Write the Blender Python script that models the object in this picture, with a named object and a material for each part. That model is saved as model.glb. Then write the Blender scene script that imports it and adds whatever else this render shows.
━━━━━━━━
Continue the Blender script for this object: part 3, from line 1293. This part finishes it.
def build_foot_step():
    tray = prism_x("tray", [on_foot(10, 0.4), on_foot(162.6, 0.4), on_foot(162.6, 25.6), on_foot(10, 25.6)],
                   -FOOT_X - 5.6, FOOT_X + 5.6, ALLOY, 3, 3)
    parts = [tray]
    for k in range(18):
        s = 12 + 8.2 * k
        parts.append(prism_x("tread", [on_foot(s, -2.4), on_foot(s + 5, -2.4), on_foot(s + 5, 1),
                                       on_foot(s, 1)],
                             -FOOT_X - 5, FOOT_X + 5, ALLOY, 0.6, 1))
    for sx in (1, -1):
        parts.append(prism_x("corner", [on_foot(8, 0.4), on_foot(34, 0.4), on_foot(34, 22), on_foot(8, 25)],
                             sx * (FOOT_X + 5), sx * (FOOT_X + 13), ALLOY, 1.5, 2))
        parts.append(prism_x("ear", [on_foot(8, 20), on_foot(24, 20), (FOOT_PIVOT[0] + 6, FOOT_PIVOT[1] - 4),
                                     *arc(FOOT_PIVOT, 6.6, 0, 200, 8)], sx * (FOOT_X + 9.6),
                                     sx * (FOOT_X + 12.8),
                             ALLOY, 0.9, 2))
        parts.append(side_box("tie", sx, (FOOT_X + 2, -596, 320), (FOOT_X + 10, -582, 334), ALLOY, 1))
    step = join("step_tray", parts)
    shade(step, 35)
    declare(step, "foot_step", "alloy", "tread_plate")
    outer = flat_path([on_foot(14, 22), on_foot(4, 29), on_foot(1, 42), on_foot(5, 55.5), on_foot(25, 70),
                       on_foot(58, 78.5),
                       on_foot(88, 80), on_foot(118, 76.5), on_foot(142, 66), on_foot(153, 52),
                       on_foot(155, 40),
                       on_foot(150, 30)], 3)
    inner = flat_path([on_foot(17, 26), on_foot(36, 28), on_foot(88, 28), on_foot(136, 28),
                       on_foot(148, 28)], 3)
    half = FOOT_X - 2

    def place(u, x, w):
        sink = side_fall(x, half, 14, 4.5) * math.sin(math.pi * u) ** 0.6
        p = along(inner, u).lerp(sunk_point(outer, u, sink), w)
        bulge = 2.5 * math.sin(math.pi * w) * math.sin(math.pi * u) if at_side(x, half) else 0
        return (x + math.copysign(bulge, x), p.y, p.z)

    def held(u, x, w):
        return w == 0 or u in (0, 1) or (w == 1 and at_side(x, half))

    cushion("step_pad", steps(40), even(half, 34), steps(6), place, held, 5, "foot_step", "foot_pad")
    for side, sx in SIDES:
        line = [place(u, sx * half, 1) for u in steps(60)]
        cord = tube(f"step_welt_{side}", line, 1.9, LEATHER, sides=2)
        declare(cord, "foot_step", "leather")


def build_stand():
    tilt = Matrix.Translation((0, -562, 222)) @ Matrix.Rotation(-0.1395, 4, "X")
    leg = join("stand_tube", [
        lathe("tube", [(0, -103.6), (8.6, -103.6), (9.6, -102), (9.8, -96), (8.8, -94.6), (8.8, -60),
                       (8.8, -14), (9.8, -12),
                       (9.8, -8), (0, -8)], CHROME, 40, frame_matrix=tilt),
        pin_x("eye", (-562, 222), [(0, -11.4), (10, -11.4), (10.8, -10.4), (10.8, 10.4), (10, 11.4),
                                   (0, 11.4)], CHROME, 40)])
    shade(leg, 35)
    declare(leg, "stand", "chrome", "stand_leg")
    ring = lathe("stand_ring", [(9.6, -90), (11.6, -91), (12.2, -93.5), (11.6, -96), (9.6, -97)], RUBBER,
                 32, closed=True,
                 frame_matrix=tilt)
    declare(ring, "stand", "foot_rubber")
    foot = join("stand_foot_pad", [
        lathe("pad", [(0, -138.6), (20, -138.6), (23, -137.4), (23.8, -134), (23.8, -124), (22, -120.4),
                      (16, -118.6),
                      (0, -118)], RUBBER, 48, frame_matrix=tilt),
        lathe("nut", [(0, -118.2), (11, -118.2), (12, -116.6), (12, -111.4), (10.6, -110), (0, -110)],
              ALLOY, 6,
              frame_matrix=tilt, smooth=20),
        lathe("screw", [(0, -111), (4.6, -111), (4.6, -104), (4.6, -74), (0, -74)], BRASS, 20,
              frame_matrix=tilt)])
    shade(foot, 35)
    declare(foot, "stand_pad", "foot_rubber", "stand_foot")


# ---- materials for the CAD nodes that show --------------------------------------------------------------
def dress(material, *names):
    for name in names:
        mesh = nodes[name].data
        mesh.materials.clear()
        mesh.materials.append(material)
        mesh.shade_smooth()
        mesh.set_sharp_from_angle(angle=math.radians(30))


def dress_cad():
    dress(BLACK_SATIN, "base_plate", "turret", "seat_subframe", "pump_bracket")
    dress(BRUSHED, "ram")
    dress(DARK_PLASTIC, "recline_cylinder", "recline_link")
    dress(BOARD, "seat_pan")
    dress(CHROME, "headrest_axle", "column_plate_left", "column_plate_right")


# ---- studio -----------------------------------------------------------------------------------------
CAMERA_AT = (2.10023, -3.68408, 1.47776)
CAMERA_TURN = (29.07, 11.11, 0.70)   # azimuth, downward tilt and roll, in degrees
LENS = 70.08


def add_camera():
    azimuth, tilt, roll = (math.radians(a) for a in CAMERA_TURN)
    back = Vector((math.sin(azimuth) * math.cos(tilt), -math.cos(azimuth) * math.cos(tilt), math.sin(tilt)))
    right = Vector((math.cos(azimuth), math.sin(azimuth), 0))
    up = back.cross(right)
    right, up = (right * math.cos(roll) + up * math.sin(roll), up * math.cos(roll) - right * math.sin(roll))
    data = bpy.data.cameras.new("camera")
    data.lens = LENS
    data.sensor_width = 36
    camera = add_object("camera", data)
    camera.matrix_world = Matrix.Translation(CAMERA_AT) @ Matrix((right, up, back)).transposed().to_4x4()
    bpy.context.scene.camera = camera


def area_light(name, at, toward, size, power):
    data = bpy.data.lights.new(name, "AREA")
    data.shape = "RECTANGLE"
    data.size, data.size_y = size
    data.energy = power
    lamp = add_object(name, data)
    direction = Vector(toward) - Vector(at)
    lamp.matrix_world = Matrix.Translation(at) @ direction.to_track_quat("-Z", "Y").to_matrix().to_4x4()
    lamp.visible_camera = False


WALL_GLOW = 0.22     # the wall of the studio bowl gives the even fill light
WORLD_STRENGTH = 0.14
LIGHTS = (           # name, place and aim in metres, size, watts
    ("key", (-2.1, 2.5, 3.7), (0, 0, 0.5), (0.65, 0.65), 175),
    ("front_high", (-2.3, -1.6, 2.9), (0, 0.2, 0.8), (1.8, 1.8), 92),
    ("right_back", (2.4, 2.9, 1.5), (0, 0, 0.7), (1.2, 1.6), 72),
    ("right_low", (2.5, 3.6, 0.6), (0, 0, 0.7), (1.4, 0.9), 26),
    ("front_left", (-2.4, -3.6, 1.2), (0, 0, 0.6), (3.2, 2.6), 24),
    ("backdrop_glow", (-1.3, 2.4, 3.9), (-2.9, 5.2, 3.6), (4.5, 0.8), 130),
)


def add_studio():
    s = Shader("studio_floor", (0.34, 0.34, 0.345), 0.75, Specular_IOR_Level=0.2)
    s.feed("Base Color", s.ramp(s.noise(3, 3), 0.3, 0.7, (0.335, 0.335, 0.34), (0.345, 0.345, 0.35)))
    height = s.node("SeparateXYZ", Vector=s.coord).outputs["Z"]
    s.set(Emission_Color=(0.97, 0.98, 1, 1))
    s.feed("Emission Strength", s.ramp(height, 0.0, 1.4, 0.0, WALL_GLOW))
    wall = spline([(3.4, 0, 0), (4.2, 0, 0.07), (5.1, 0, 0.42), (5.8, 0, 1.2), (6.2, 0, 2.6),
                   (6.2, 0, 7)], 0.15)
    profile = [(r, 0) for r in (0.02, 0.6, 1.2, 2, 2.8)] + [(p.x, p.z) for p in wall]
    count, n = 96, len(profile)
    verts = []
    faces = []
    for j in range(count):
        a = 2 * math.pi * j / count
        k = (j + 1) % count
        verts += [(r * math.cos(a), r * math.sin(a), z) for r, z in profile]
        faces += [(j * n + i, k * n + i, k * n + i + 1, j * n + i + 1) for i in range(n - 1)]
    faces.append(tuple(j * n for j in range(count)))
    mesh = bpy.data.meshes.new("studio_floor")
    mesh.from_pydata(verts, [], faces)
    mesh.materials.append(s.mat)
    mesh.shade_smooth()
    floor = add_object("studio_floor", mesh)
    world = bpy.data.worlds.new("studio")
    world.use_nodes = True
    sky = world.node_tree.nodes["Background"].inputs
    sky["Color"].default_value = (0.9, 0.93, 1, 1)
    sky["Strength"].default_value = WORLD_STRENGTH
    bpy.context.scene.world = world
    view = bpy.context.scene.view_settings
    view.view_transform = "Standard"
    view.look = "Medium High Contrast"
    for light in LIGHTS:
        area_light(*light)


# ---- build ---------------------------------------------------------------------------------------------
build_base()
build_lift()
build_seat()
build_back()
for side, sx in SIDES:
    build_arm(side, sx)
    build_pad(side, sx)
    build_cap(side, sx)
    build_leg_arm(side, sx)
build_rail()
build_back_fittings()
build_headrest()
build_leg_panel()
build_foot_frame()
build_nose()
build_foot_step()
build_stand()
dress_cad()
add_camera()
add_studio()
━━━━━━━━
_Task details_
Using the records above, copy every line that has the word "Blender" in it.

_Answer for this exercise_
Write the Blender Python script that models the object in this picture, with a named object and a material for each part. That model is saved as model.glb. Then write the Blender scene script that imports it and adds whatever else this render shows.
Continue the Blender script for this object: part 3, from line 1293. This part finishes it.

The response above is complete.